“Shocking Mistake” Exposed in Darren Wilson Grand Jury

Mistakes are not mistakes when they serve an intended purpose.

On September 16, Assistant Prosecuting Attorney Kathy Alizadeh handed the grand jury a copy of Missouri statute 563.046- the state’s use of force doctrine.

This 1979 doctorine was ruled unconstitutional by the Supreme Court based entirely on the portion of the statute that was helpful to Officer Darren Wilson, the part that states police officers are permitted to shoot any suspect that’s simply fleeing.

In 1985, the Supreme Court ruled on the case of Tennessee v. Garner, a 15 year old boy who was shot in the back of the head by a police officer as he attempted to flee after a robbery.  The ruling meant that cops could no longer legally kill someone only for attempting to escape, the officer must now have a reasonable belief that the suspect poses a dangerous threat to someone or had committed a violent felony.

Keep in mind that Darren Wilson had no idea that Brown had previously got into the infamous altercation which was so conveniently sent to the media with plenty of false rumors and speculation surrounding it.

The grand jury listened to Darren Wilson’s testimony having been told by the prosecutors office, the people who were supposed to actually attempt to prosecute this man, that Darren Wilson did absolutely nothing wrong as long as at some point Mike Brown attempted to flee, based on a law that has not been legal in nearly 30 years- since before Darren Wilson was even born!

For three long and important weeks Alizadeh let this law simmer in the minds of the jurors.


On November 21, only three days before the Grand Jury would make their decision, Alizadeh attempted  to protect herself by some-what coming clean, only in a way seemingly devised to confuse the jurors. This woman deserves a portion of the defense money for doing their job so well.

Here is how that happened.

Grand Jury November 21, 2014
“Previously in the very beginning of this process I printed out a statute for you that was, the statute in Missouri for the use of force to affect an arrest. So if you all want to get those out.  What we have discovered and we have been going along with this, doing our research, is that the statute in the state of Missouri does not comply with the case law. This doesn’t sound probably unfamiliar with you that the law is codified in the written form in the books and they’re called statutes, but courts interpret those statutes.
And so the statute for the use of force to affect an arrest in the state of Missouri does not comply with Missouri supreme, I’m sorry, United States supreme court cases.
So the statue I gave you, if you want to fold that in half just so that you know don’t necessarily rely on that because there is a portion of that that doesn’t comply with the law.”

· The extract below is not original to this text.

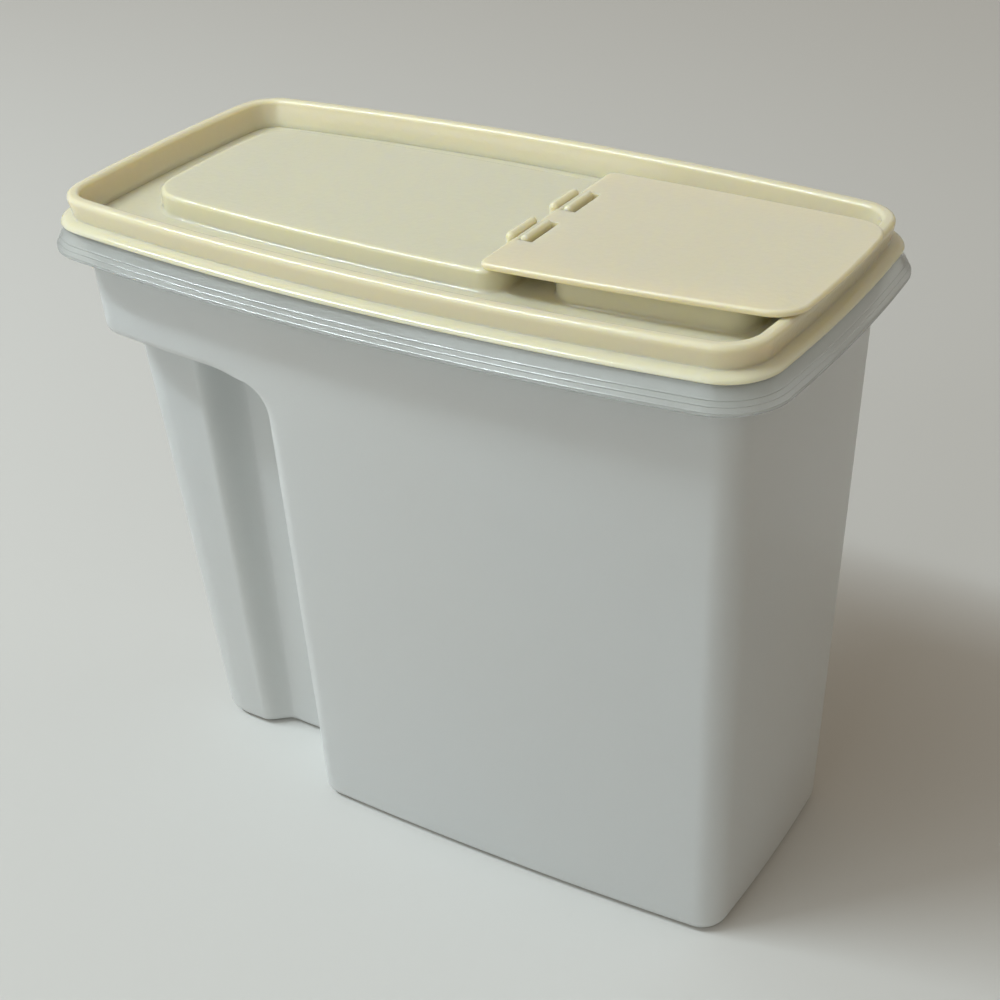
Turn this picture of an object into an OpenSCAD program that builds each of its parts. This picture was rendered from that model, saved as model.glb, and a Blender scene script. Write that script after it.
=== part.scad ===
// Cereal container with a flip spout: a drafted tub with two finger recesses that
// leave a grip post at one end, a snap-over lid with a raised platform and a spout
// collar, and a flip cap that clips into the lid's hinge jaws. Millimetres, +Z up,
// origin under the middle of the base, the spout at the +X end.

/* [Container body] */
// Length of the body at its base
base_len = 201.2; // [190:0.2:210]
// Width of the body at its base
base_wid = 84; // [78:0.2:92]
// Length of the body under the rim flange
top_len = 215.2; // [208:0.2:226]
// Width of the body under the rim flange
top_wid = 102.6; // [96:0.2:112]
// Height of the body, up to the lower edge of the rim flange
body_h = 182; // [172:1:200]
// Bow of the long sides at the base
base_bow_long = 4; // [2:0.5:6]
// Bow of the long sides under the flange
top_bow_long = 7; // [4:0.5:9]
// Bow of the ends at the base
base_bow_end = 1.6; // [1:0.2:3]
// Bow of the ends under the flange
top_bow_end = 2.6; // [1:0.2:4]
// Corner radius at the base
base_corner_r = 8.3; // [8:0.1:14]
// Corner radius under the flange
top_corner_r = 9.4; // [8:0.1:16]
// Wall thickness
wall = 1.6; // [1.2:0.1:2]
// Rounding between base and walls
foot_r = 4; // [3:0.5:5]
// Width of the foot band that the container stands on
foot_band = 3; // [2:0.5:3]
// Height of the raised middle of the base
base_rise = 0.8; // [0.4:0.1:1.5]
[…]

At this point Alizadeh handed the jurors a new explanation of the laws on deadly force.

 “That does correctly state what the law is on when an officer can use force and when he can use Deadly Force in affecting an arrest, okay. I don’t want you to get confused and don’t rely on that copy or that print-out of the statute that I’ve given you a long time ago.
It is not entirely incorrect or inaccurate, but there is something in it that’s not correct, ignore it totally” Alizadeh stated.

Confused, presumably by the lack of explanation, one juror asked if Federal court overrides Missouri statutes.  Her reply? “As far as you need to know, just don’t worry about that.”

A second ADA in the room then chimed in to state  “We don’t want to get into a law class.”

It doesn’t take a ‘law class’ to explain to a Grand Juror that Yes, the United States Supreme Court does indeed override Missouri statutes. 
It takes one word – Yes.

But that is not the worst, most unprofessional aspect of ADA Kathy Alizadeh’s presentation to the Grand Jury about this law. The very worst part of it is that she never, ever explained to the Grand Jury what was incorrect about the unconstitutional statute that she had given them and left with them as one of their official papers for weeks and weeks and weeks.

You will not find another legal proceeding in which jurors and Grand jurors are simply handed a law, and then weeks later handed a correction to that law; and then the Grand jurors are simply left to figure out the difference in the laws.. by themselves. That is actually something you would do in a law class – figure it out by yourself.

With prosecutors like this, Darren Wilson never really needed a defense lawyer.” O’Donnell eloquently states.